Perhaps the biggest advantage of a third interferometer is that it helps to narrow down the possible origin of the waves. For the event that underpinned LIGO’s discovery, the collaboration could say only that it came from a slice of sky centred near the celestial south pole. By triangulating the precise timing of future signals from all three interferometers, researchers will be able to narrow the region down by at least a factor of five. This is important for astronomers who plan to look for visible light or other radiation coming from the same gravitational-wave source. Receiving both types of signal from the same event could help to elucidate phenomena such as supernova explosions. And searching a narrower region could reduce a week’s worth of observation to one night, Sathyaprakash says.

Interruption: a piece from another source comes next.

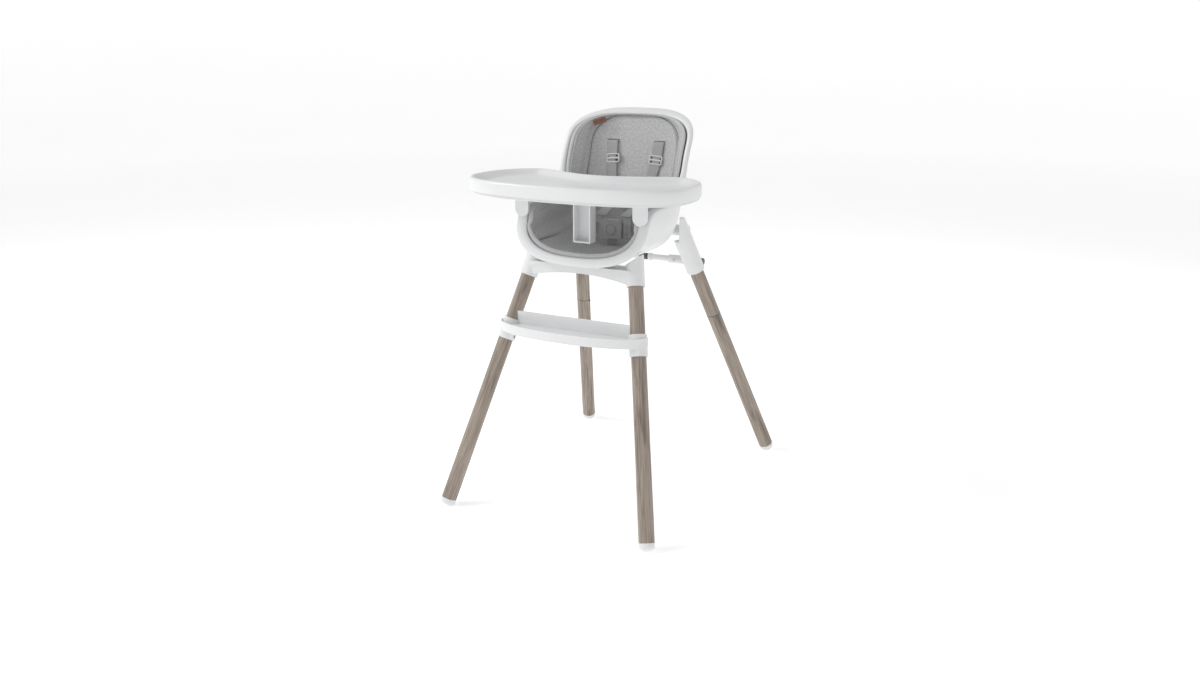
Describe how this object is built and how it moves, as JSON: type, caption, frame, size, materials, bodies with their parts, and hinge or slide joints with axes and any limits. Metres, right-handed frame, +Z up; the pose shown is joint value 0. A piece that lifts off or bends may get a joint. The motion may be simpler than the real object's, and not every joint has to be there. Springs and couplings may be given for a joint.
{
  "type": "baby high chair",
  "caption": "Baby high chair with a moulded tub seat, lined pad and harness, slide-off tray with lift-off cover, footrest and splayed legs whose rear frame folds.",
  "frame": {"origin": "on the floor, under the middle of the outline", "axes": "+Z up, the front of the chair faces -Y, +X is to the right seen from the front"},
  "size_m": [0.6124, 0.7872, 0.955],
  "materials": {
    "white_plastic": "satin moulded plastic",
    "pad_fabric": "heather woven cloth",
    "tag_leather": "matte",
    "grey_plastic": "satin moulded plastic",
    "webbing": "ribbed webbing",
    "dark_plastic": "matte",
    "leg_wood": "taupe oiled grain",
    "steel": "brushed"
  },
  "bodies": {
    "seat": {"seat_shell": "white_plastic", "seat_pad": "pad_fabric", "pad_tag": "tag_leather", "shoulder_strap_left": "webbing", "shoulder_strap_right": "webbing", "waist_strap_left": "webbing", "waist_strap_right": "webbing", "buckle_tongue_left": "grey_plastic", "buckle_tongue_right": "grey_plastic", "crotch_strap": "webbing", "buckle_body": "grey_plastic", "front_frame": "white_plastic", "seat_screws": "steel", "front_upper_leg_left": "leg_wood", "front_upper_leg_right": "leg_wood", "front_lower_leg_left": "leg_wood", "front_lower_leg_right": "leg_wood", "footrest": "white_plastic", "front_foot_caps": "white_plastic", "hinge_bracket": "white_plastic", "hinge_pin": "steel"},
    "rear_frame": {"rear_socket_left": "white_plastic", "rear_socket_right": "white_plastic", "rear_upper_leg_left": "leg_wood", "rear_upper_leg_right": "leg_wood", "rear_lower_leg_left": "leg_wood", "rear_lower_leg_right": "leg_wood", "rear_foot_caps": "white_plastic", "crossbar_sleeve_left": "white_plastic", "crossbar_sleeve_right": "white_plastic", "sleeve_rivets": "steel", "release_core": "dark_plastic", "rod_end_caps": "dark_plastic"},
    "rod_left": {"release_rod_left": "white_plastic"},
    "rod_right": {"release_rod_right": "white_plastic"},
    "tray": {"tray_base": "white_plastic"},
    "tray_top": {"tray_cover": "white_plastic"},
    "lever": {"tray_release_lever": "white_plastic"},
    "latch_left": {"tray_latch_left": "dark_plastic"},
    "latch_right": {"tray_latch_right": "dark_plastic"},
    "buckle_push": {"buckle_button": "grey_plastic"},
    "adjuster_left": {"strap_adjuster_left": "grey_plastic"},
    "adjuster_right": {"strap_adjuster_right": "grey_plastic"},
    "snap_front_left": {"snap_button_front_left": "dark_plastic"},
    "snap_front_right": {"snap_button_front_right": "dark_plastic"},
    "snap_rear_left": {"snap_button_rear_left": "dark_plastic"},
    "snap_rear_right": {"snap_button_rear_right": "dark_plastic"}
  },
  "joints": [
    {"name": "rear_fold", "type": "hinge", "parent": "seat", "child": "rear_frame", "pos_m": [0, 0.106, 0.655], "axis": [-1, 0, 0], "range_deg": [0, 38]},
    {"name": "squeeze_left", "type": "slide", "parent": "rear_frame", "child": "rod_left", "axis": [1, 0, 0], "range_m": [0, 0.003], "stiffness_N_per_m": 700},
    {"name": "squeeze_right", "type": "slide", "parent": "rear_frame", "child": "rod_right", "axis": [-1, 0, 0], "range_m": [0, 0.003], "stiffness_N_per_m": 700},
    {"name": "tray_slide", "type": "slide", "parent": "seat", "child": "tray", "axis": [0, -1, 0], "range_m": [0, 0.15]},
    {"name": "cover_lift", "type": "slide", "parent": "tray", "child": "tray_top", "axis": [0, 0, 1], "range_m": [0, 0.06]},
    {"name": "lever_pull", "type": "slide", "parent": "tray", "child": "lever", "axis": [0, -1, 0], "range_m": [0, 0.008], "stiffness_N_per_m": 500},
    {"name": "latch_left_draw", "type": "slide", "parent": "tray", "child": "latch_left", "axis": [1, 0, 0], "range_m": [0, 0.006]},
    {"name": "latch_right_draw", "type": "slide", "parent": "tray", "child": "latch_right", "axis": [-1, 0, 0], "range_m": [0, 0.006]},
    {"name": "buckle_press", "type": "slide", "parent": "seat", "child": "buckle_push", "axis": [0, 1, 0], "range_m": [0, 0.003], "stiffness_N_per_m": 500},
    {"name": "adjuster_left_slide", "type": "slide", "parent": "seat", "child": "adjuster_left", "axis": [0.0937, -0.1732, -0.9804], "range_m": [-0.02, 0.026]},
    {"name": "adjuster_right_slide", "type": "slide", "parent": "seat", "child": "adjuster_right", "axis": [-0.0937, -0.1732, -0.9804], "range_m": [-0.02, 0.026]},
    {"name": "snap_front_left_press", "type": "slide", "parent": "seat", "child": "snap_front_left", "axis": [-1, 0, 0], "range_m": [0, 0.004], "stiffness_N_per_m": 400},
    {"name": "snap_front_right_press", "type": "slide", "parent": "seat", "child": "snap_front_right", "axis": [1, 0, 0], "range_m": [0, 0.004], "stiffness_N_per_m": 400},
    {"name": "snap_rear_left_press", "type": "slide", "parent": "rear_frame", "child": "snap_rear_left", "axis": [-1, 0, 0], "range_m": [0, 0.004], "stiffness_N_per_m": 400},
    {"name": "snap_rear_right_press", "type": "slide", "parent": "rear_frame", "child": "snap_rear_right", "axis": [1, 0, 0], "range_m": [0, 0.004], "stiffness_N_per_m": 400}
  ],
  "couplings": [
    {"joint": "squeeze_right", "follows": "squeeze_left", "ratio": 1},
    {"joint": "latch_left_draw", "follows": "lever_pull", "ratio": 0.75},
    {"joint": "latch_right_draw", "follows": "lever_pull", "ratio": 0.75}
  ]
}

That precision should improve further when the Kamioka Gravitational Wave Detector, or KAGRA, near Hida City in Japan, joins the gravitational-wave family in 2018. KAGRA’s arms are 3 kilometres long, like Virgo’s, but two key features aimed at reducing noise will diffentiate it from LIGO and Virgo: it is the first major interferometer to be built underground, and its mirrors will be kept some 20 degrees above absolute zero, not at room temperature.

Several years later, another family member should light up: LIGO-India, a replica of the twin LIGO machines. The Indian government has selected a site in Maharashtra state, but construction has yet to begin, says LIGO-India spokesman Tarun Souradeep, a cosmologist at the Inter-University Centre for Astronomy and Astrophysics in Pune.

For now, all eyes are on Virgo. “We feel the pressure from LIGO, from the funding agencies and from the whole world to get this online,” Swinkels says.